We buckled to pressure on Sheryl Crow event

By Anne Harpham

On Sept. 12, we incorrectly identified the sponsor of a private concert by Sheryl Crow at the JW Marriott Ihilani Resort & Spa at Ko Olina.

AstraZeneca, a Delaware-based pharmaceutical company, paid for the concert as part of a sales meeting held in Honolulu. An estimated 5,000 people attended the private concert, which was one of the biggest corporate events held on O'ahu this year.

Trouble was, we reported that Centocor, a different pharmaceutical company, paid for the event.

How did we get it wrong?

Editors assigned a story about the event because there was a lot of interest in it, even though the concert was private. Sheryl Crow is a big name and people living at Ko Olina had watched for several days as hundreds of workers built a huge set, and landscaping was installed near the resort.

On the night of the concert, a reporter and a photographer went to Ko Olina to get as close as they could to the action and report on what they saw. Everyone the reporter talked to at the event, including those connected with the concert setup and Ko Olina and convention participants, refused to say who was sponsoring the concert, except that it was a pharmaceutical company.

The reporter, writing on a tight deadline, filed the story without information on who was holding the event. An editor correctly insisted we find out who was paying for the concert. That's where things started to go wrong.

A staff member who lives at Ko Olina, a veteran journalist known for his attention to detail, passed on the fact that he had seen the name "Centicor" on the badge of someone setting up the concert earlier in the week.

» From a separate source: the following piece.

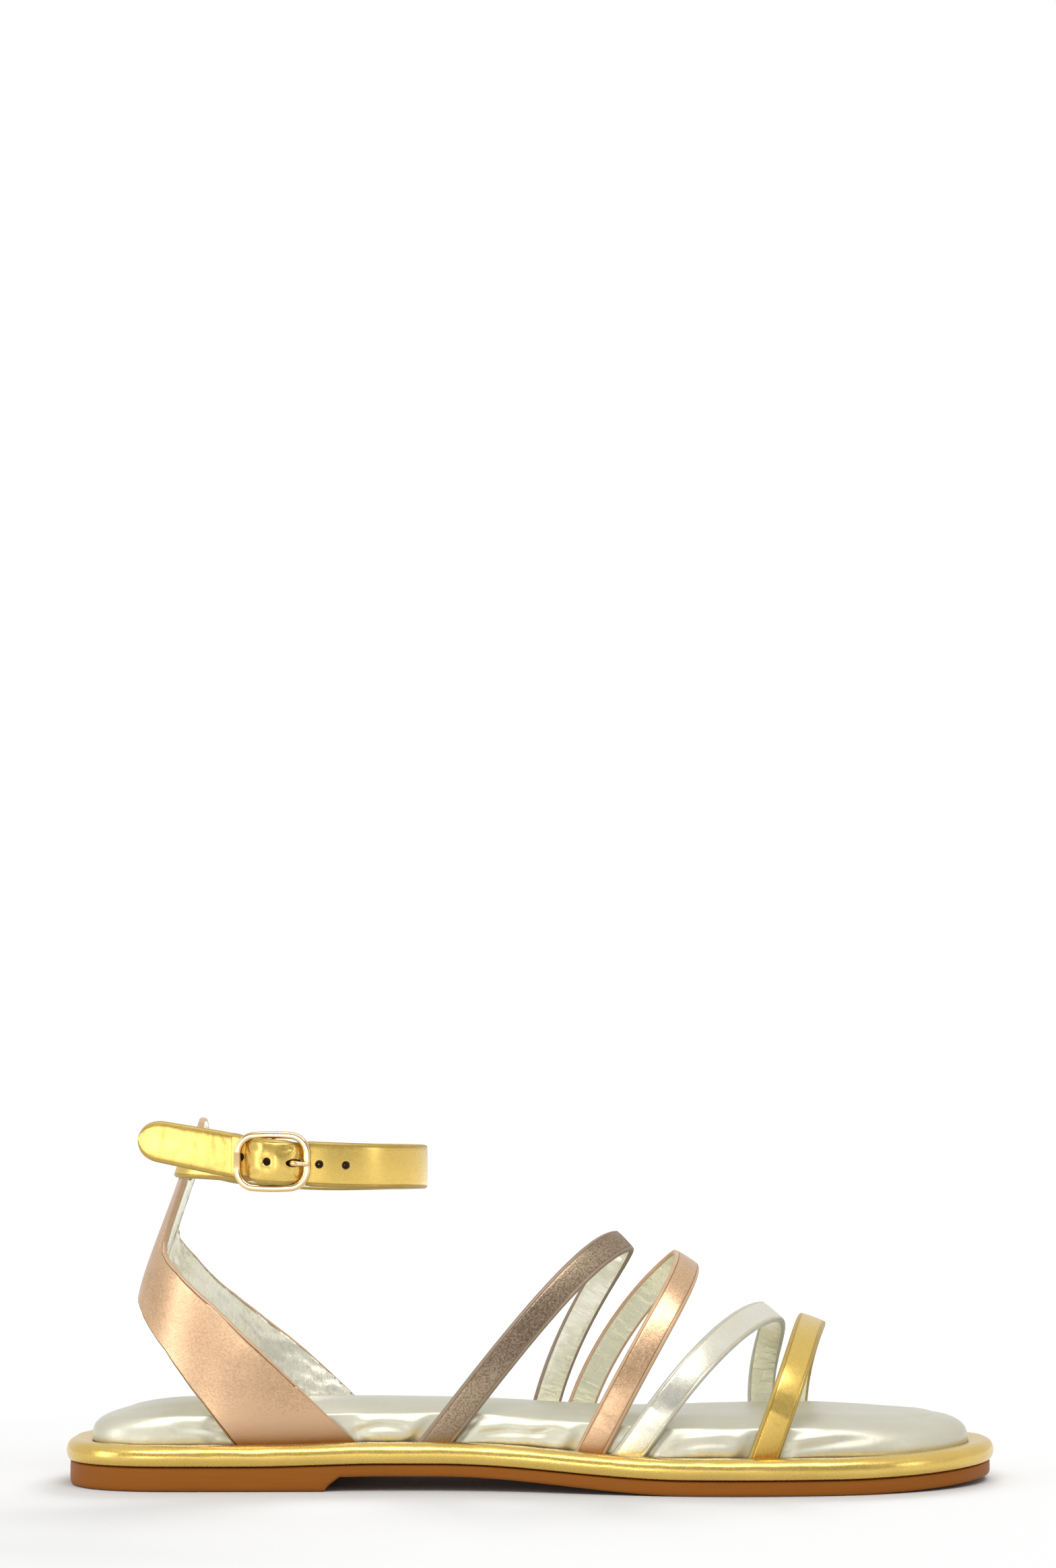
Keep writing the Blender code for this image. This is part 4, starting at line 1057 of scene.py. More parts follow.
def pad_levels(places):
    """The pad's side in rings from its base to its top, drawn in where the straps go down."""
    points, inward = outline_ring(places)
    sides = ring_sides(places)
    groove_x = (points + inward * GROOVE)[:, 0]
    feet = strap_feet()
    tuck, rise = read_profile(PAD_SIDE, PAD_RINGS)
    levels = []
    for inward_share, up in zip(tuck, rise):
        notch = pad_notch(groove_x, sides, RECESS_FLOOR + SEAM + PAD_HEIGHT * up - STRAP_LIP, feet)
        inset = PAD_MARGIN + PAD_TUCK * (inward_share + max(1 - inward_share, 0) * notch)
        flat = points + inward * inset[:, None]
        base = seat_height(flat[:, 0]) + RECESS_FLOOR + SEAM
        full = pad_top(flat[:, 0]) + PAD_LOFT - RECESS_FLOOR - SEAM
        behind = flat[:, 0] + SOLE_LENGTH / 2 - PAD_MARGIN
        full = full - PAD_HEEL_DROP * (1 - ease(behind, *PAD_HEEL_RUN)) * ease(up, 0.3, 1.0)
        height = base + full * up
        levels.append(np.column_stack([flat, height]))
    return np.asarray(levels), rise, inward, sides


def pad_creases(levels, rise, sides):
    """The depth of the long creases at each point of the pad's side."""
    x = levels[..., 0] / MM
    up = np.broadcast_to(rise[:, None], x.shape) * PAD_HEIGHT / MM
    depth = np.zeros_like(x)
    for side, start, middle, end, deep, width in PAD_CREASES:
        share = np.linspace(0, 1, 25)
        bend = [
            start[k] * (1 - share) ** 2 + 2 * middle[k] * share * (1 - share) + end[k] * share**2
            for k in (0, 1)
        ]
        reach = np.full(x.shape, 99.0)
        fade = np.zeros(x.shape)
        for t, px, pz in zip(share, bend[0], bend[1] * PAD_HEIGHT / MM):
            near = np.hypot((x - px) * 0.8, up - pz)
            closer = near < reach
            reach = np.where(closer, near, reach)
            fade = np.where(closer, 1 - abs(2 * t - 0.8) ** 3, fade)
        crease = bell(reach, 0, width) - 0.45 * bell(reach, 1.9 * width, 1.2 * width)
        depth += np.where(sides == side, crease * np.clip(fade, 0, 1) * deep, 0)
    return depth * MM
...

A check on the Internet came up with references to a pharmaceutical company with that name, although it later turned out that those references apparently were misspelled references to Centocor.

Scraps of circumstantial information, unhelpful sources, some bad assumptions and the pressure of deadline added up to the wrong answer.

Those involved in the story got together last week, talked about how the reporting and editing process broke down, and agreed it was an embarrassing mistake — but one we can all learn from.